Jake Bequette is a prime example why fans, sportswriters and amateur recruiting analysts should leave the business of recruiting and evaluating to the people paid for its eventual success or failure: college coaches.
Forget for a minute that the name Bequette is famous in Arkansas Razorback annals, though bloodlines are always a consideration in evaluating a recruit.
For if someone simply watched Little Rock Catholic football games in 2005-06 and didn’t know anything else about Jake Bequette or his bloodlines, all that person would have seen was a gangly 6-foot-5 kid who didn’t start playing football until ninth grade and who didn’t always know his way around the field as a defensive lineman or tight end.
Future defensive star in the best college conference in the nation? No way, one surely would have said.
Bequette didn’t make the All-Arkansas high school all-star lists for his play, and the national recruiting services didn’t bestow four- or five-star honors on him either.
College recruiters, such as Arkansas recruiting coordinator Tim Horton, who was at Kansas State when Bequette was in high school, don’t base their judgment on one Friday night, or even a series of them, especially when it comes to linemen.
Factors such as frame, strength and the speed that may not be evident to a fan sitting in the stands come into play. Some recruiters have a knack of spotting the right work ethic away from the field, and some can make a great guess at the size of a young man’s heart and desire.

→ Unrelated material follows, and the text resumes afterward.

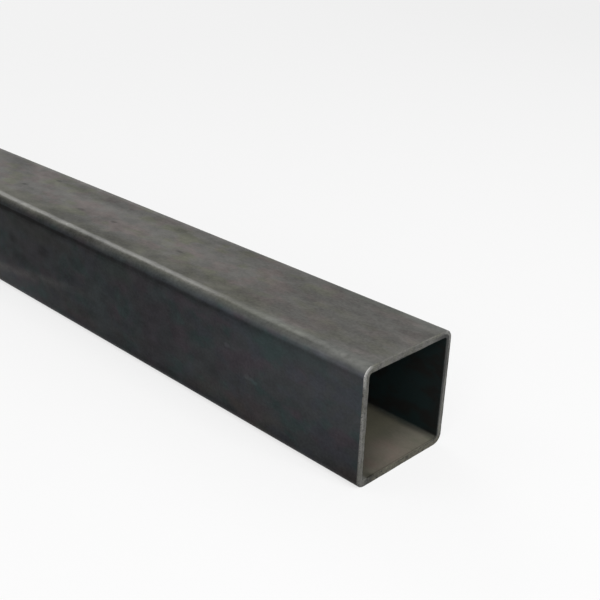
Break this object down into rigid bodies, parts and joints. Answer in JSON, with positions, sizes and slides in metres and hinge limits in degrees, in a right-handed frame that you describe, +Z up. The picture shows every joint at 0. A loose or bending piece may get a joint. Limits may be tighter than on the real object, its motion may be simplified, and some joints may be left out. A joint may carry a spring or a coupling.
{
  "type": "square metal tube",
  "caption": "Length of square steel hollow section with rolled round corners, an open bore, a low weld bead inside and deburred sawn ends.",
  "frame": {"origin": "middle of the tube's length and width, on the face that it lies on", "axes": "+X along the tube towards the end that the picture shows, +Z up, -Y towards the side that the picture shows, whose inside carries the weld bead"},
  "size_m": [1, 0.05, 0.05],
  "materials": {
    "rolled_steel": "satin"
  },
  "bodies": {
    "root": {"square_tube": "rolled_steel"}
  },
  "joints": []
}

Then, of course, coaches look at the genetics, which in Jake Bequette’s case meant a father, Jay, who was All-Southwest Conference as a center in the 1980s, and an uncle, Chris, another outstanding UA offensive lineman. Grandfather George began the Bequette legacy as a Hog as well.
They term all that as “projection” when it comes to recruiting, and to Horton, Jake Bequette projected well. That’s why Kansas State offered Bequette a scholarship after his junior year at Catholic High. J.B. Grimes, who was at Mississippi State then but had coached the offensive line at Arkansas in the early 1990s, also offered the young, unproven Bequette, who had all but arrived in the world wearing a Hog jersey.
“My father was a very good player up here,” Jake said recently. “He was always on my side, no matter what, wherever I wanted to go. We both came to the decision that if Arkansas ever offered, I would commit the next day. And that’s exactly what happened.”
Horton would land on Houston Nutt’s last staff in 2007, then stay when Bobby Petrino was named head coach in December 2007, and he’s glad now that Bequette was one K-State recruit he didn’t get. Nutt, Bequette remembers, had a No. 54 jersey waiting for him — “I thought, ‘Man, I’m probably going to be an offensive guard or something,” he said — but Bequette’s speed for defensive line was undeniable. All that was needed was for his body to catch up and for the defensive light to turn on.
After redshirting in 2007, Bequette was thrown to the wolves as a second-year freshman defensive end against powerful Alabama. A year later, in the second half against Alabama, he says he felt everything come together in terms of how to play: “low-pad level, playing fast,” he said.